Now the opposite scenario seems to be unfolding. The CBO's relatively rosy economic outlook of January 2001 — just two months before the onset of the current recession — helped create its $5.6 trillion estimate. This year, the CBO economists have factored in the recession, taking the surplus projection down a notch.
CBO: Perpetual Optimists?
No one thinks it's easy to project changes in the nation's growth far in advance. But there are economists who believe the CBO was slow to notice the sputtering economy, and herald this year's numbers as a correction of sorts.
"I think they're finally getting a little realistic," says Steve Cochran of Economy.com in West Chester, Pa. "They never accounted for any recession in the outlook until recently … What the CBO has done really reflects the current economic situation."
Of course, with the typical postwar U.S. recession lasting from 12 to 16 months, most economists are already anticipating an economic recovery later this year — although it's anyone's statistic-studded guess when and how sharp the recovery will be. The CBO seems to be on the optimistic side of this debate, too; Director Dan L. Crippen told Congress last week that "the most likely path for the economy is a mild recession that may already have reached its nadir."

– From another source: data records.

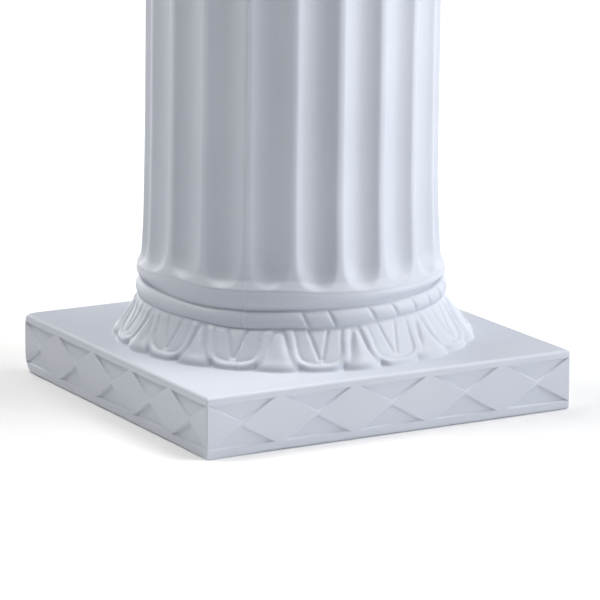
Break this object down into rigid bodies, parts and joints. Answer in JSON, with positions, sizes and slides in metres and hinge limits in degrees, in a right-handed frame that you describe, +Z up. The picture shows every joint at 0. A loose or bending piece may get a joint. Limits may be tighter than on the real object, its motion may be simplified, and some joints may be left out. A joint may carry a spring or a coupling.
{
  "type": "decorative column",
  "caption": "Freestanding moulded plastic column: a fluted shaft on a square plinth with a leaf ring and diamond relief, and a plain capital with a flat top for a vase or lamp.",
  "frame": {"origin": "centre of the plinth's underside, on the floor", "axes": "+Z up along the column, X and Y along the plinth's sides; the side that the picture shows widest faces -Y"},
  "size_m": [0.2604, 0.2604, 0.88],
  "materials": {
    "white_plastic": "satin, moulded, faintly cool white"
  },
  "bodies": {
    "root": {"column": "white_plastic"}
  },
  "joints": []
}
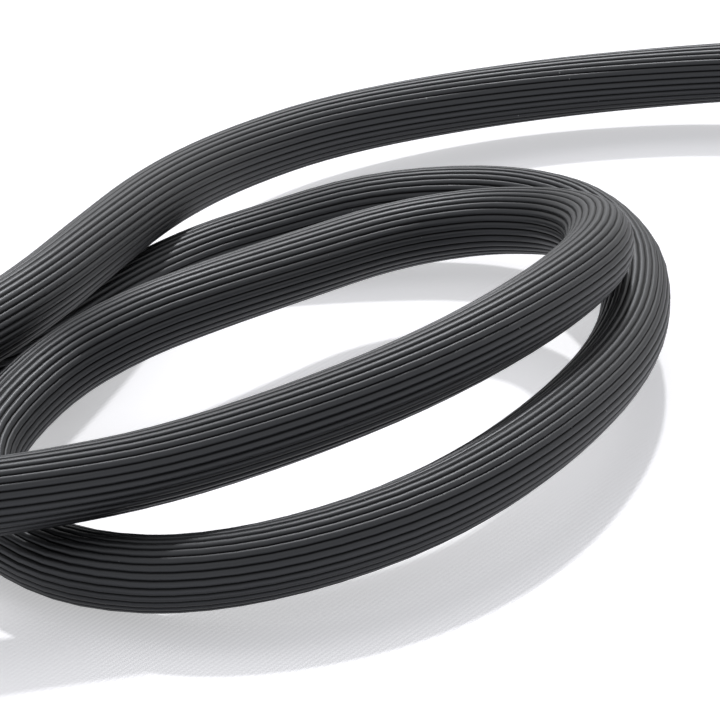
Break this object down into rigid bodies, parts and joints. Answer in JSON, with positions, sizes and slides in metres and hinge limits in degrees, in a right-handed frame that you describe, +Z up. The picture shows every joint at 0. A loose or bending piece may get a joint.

All told, the CBO projects 2.5 percent growth in 2002 and a 4.3 percent gain in 2003 — a slightly stronger recovery than Cochran, for one, is willing to project. But others are more accepting of the CBO's figures. Richard Kogan of the Center on Budget and Policy Priorities in Washington says the "more flexible economy" of the current day means "this sort of bounce-back is not atypical after recession."

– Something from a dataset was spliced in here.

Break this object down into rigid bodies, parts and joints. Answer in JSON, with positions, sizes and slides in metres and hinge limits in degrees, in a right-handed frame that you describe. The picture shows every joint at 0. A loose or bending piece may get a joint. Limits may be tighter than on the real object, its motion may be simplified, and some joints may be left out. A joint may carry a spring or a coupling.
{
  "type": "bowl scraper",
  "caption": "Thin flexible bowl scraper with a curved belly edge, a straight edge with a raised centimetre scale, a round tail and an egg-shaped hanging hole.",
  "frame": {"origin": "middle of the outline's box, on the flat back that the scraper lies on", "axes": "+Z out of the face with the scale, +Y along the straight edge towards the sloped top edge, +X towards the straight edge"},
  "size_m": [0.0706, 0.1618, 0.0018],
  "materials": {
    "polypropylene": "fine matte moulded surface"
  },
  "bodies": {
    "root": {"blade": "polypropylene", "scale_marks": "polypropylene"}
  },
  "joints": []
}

And in congressional testimony on Thursday, Federal Reserve Chairman Alan Greenspan essentially endorsed the CBO's view, implying the office was right to be "reasonably sanguine about the economy's growth prospects for the next 10 years."
Tax Cut a Bigger Chunk of Change
But if the forecasting ability of the CBO is an important variable in the surplus debate, the current report makes something else clear, as well: The economic slowdown accounts for but a relatively small portion of the missing $4 trillion.
According to the CBO forecast, the tax cut constitutes about 40 percent of the difference — nearly twice as much as the economic downturn, which accounts for slightly more than 20 percent of the disappearing money. Spending increases, including post-Sept. 11 security measures, are nearly 20 percent; and bookkeeping changes, like larger interest payments on the national debt, are about as large.
And since most of Bush's tax cut is scheduled to take place in the last five years of the 10-year period, some would argue the state of the economy, while the main reason for the dwindling surplus over the last 12 months, will soon become a less significant budget issue than the tax cut.
"It really isn't a matter of opinion, it's right there in the CBO numbers," says Robert Greenstein, executive director of the Center on Budget and Policy Priorities. "The economy is the single largest factor behind the shrinkage of the surplus in the short term, and the tax cut is the single largest factor behind the shrinkage of the surplus over the long term."
With that in mind, Democrats have been trying to rein in the tax cut, hoping to connect with a public that appears to strongly support fiscal discipline. An ABCNEWS.com poll released this month shows 52 percent of Americans would scrap the remainder of the Bush tax cut "if doing so helped to avoid a deficit in the federal budget," while 32 percent oppose doing so.
Bush, in response, has accused the Democrats of wanting to raise taxes, and is vowing to keep the whole tax cut intact. All of which means the budget battle will create plenty of fireworks in the future — no matter what the CBO says about the economy.